- **Written exercise**: Copy every line in which the string "imported" occurs.

- **Supplied records**:
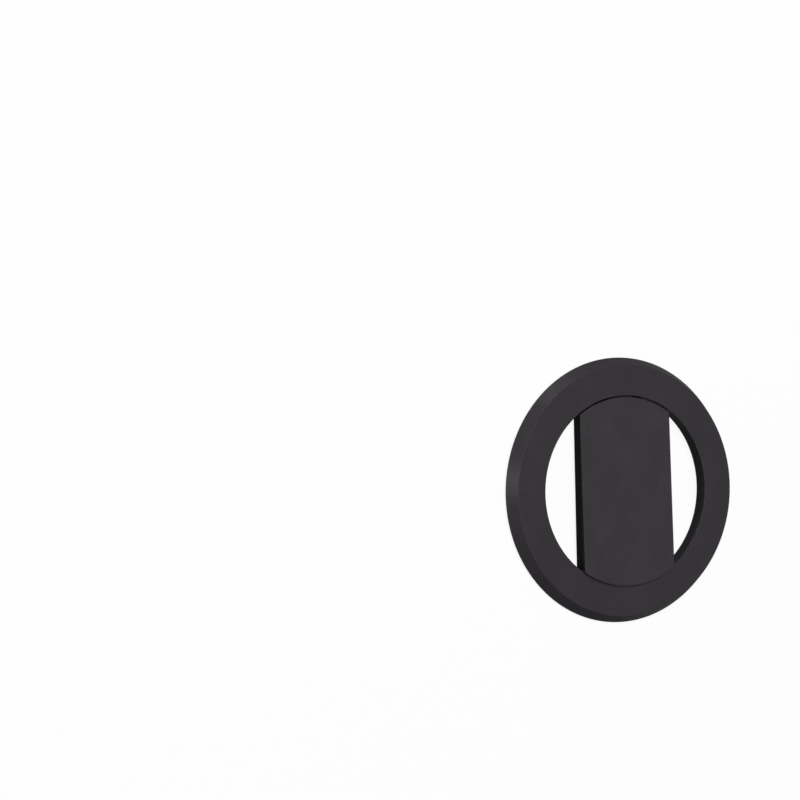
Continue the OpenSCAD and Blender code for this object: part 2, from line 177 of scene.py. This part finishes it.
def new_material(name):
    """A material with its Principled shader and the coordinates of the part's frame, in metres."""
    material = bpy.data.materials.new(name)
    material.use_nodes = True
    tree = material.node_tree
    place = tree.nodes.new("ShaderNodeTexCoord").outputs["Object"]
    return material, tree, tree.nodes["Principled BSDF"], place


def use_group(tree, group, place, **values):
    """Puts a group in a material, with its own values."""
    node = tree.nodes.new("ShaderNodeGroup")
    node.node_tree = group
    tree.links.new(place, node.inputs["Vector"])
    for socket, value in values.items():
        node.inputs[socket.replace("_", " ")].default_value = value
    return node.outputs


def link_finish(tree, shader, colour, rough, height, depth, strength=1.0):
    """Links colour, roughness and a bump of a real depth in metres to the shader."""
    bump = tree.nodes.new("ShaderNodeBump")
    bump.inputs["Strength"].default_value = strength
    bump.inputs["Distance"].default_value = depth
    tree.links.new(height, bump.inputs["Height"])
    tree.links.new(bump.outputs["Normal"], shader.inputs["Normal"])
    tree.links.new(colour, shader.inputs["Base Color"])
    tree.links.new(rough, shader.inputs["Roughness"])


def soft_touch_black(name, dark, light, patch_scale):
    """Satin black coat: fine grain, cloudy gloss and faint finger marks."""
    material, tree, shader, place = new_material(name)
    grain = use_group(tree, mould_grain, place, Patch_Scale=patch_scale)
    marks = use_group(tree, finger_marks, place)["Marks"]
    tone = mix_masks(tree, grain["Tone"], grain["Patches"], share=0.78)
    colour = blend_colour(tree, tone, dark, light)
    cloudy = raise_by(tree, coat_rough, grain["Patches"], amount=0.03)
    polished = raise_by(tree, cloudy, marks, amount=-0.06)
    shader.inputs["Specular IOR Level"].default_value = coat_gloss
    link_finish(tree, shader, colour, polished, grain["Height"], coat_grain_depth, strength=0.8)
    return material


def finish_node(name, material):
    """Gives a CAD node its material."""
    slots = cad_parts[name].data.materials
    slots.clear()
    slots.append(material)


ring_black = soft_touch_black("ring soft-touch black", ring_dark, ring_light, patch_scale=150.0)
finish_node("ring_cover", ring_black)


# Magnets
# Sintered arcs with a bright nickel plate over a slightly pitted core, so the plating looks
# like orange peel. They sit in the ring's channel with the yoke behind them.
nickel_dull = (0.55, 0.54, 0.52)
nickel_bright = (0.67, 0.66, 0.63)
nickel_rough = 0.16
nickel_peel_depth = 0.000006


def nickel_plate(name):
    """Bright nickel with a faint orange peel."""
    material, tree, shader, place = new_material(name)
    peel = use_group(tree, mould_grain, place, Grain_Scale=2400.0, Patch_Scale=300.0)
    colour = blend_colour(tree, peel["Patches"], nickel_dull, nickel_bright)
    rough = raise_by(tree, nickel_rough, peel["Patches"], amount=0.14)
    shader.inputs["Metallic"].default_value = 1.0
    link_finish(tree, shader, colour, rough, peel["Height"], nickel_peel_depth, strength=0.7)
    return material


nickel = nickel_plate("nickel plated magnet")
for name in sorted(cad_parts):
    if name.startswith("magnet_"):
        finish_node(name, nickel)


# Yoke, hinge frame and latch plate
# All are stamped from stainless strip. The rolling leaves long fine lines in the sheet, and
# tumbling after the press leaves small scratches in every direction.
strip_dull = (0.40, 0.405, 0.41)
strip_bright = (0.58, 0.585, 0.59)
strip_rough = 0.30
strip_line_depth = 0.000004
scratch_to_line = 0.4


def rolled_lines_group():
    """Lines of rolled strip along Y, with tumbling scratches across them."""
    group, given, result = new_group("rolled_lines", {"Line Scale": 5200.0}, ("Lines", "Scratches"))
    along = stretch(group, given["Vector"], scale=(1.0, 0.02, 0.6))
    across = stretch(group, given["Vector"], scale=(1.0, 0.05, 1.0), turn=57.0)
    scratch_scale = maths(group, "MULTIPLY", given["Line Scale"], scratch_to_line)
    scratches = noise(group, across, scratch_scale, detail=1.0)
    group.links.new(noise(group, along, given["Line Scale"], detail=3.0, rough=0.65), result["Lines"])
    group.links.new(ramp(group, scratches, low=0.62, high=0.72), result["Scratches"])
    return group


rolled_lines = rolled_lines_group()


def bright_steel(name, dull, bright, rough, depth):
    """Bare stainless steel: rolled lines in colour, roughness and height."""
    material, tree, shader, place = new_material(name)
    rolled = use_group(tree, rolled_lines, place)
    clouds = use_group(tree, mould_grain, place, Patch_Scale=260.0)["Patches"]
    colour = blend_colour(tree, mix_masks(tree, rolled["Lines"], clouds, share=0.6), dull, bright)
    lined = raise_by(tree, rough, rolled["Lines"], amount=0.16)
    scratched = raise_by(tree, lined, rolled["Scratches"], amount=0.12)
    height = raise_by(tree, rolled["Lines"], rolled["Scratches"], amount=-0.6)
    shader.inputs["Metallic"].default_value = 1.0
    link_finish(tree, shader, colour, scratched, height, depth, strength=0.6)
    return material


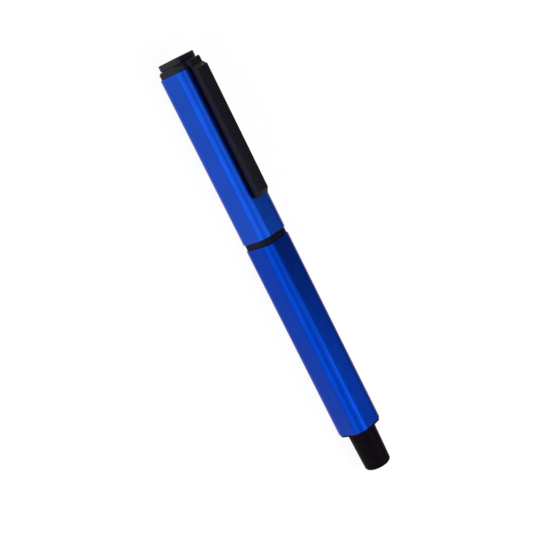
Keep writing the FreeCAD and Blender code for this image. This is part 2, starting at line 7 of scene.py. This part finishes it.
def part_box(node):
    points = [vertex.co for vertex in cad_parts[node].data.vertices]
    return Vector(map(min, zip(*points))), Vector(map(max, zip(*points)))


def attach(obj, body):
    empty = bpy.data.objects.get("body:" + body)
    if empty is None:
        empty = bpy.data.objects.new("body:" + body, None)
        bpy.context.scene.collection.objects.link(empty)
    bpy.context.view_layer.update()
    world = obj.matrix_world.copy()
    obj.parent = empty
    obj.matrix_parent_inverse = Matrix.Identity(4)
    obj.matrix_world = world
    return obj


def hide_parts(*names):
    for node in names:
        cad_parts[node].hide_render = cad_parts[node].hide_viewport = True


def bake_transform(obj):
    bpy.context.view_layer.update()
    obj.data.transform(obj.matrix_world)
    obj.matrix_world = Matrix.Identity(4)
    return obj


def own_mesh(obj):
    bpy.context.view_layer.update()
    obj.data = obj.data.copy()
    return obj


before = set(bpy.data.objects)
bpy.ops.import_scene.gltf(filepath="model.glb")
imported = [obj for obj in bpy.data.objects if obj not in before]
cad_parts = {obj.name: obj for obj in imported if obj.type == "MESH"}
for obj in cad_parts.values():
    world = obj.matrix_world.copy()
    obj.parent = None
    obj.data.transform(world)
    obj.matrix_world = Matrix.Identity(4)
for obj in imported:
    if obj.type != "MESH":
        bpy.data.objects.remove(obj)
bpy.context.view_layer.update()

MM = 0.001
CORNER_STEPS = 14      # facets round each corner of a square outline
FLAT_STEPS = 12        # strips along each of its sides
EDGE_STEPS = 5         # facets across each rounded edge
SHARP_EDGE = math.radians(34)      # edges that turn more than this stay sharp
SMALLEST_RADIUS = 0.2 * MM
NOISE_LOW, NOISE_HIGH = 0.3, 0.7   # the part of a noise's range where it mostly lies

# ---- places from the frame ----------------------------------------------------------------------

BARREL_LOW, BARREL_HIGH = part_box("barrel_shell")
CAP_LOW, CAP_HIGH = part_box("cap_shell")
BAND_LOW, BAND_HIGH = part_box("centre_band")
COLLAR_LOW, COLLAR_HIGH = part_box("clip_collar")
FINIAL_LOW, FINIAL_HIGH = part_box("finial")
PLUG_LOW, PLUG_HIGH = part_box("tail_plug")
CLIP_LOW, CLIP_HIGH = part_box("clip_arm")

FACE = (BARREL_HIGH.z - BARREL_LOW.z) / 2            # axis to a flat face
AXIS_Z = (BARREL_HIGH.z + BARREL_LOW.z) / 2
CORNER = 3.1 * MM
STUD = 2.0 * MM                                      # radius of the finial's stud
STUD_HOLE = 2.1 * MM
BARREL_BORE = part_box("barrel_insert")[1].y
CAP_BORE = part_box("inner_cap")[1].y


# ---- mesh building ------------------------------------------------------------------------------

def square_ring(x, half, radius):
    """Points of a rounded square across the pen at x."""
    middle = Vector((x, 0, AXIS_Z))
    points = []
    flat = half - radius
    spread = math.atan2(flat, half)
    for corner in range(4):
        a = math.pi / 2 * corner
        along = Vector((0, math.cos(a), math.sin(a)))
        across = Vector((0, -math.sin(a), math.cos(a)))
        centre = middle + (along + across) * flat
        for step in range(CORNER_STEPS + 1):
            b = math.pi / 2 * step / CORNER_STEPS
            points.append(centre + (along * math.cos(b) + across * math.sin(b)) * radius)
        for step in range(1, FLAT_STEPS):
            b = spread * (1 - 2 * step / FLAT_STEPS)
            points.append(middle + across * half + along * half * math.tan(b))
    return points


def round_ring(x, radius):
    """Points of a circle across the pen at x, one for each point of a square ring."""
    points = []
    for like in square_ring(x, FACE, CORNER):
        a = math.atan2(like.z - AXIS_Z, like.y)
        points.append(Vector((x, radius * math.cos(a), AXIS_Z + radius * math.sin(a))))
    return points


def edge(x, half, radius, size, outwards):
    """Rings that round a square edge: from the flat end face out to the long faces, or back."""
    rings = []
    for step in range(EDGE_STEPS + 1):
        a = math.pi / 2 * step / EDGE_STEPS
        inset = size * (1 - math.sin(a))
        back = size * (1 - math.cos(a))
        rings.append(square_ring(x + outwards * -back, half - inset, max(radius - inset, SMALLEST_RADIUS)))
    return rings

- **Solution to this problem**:
imported = [obj for obj in bpy.data.objects if obj not in before]
cad_parts = {obj.name: obj for obj in imported if obj.type == "MESH"}
for obj in imported:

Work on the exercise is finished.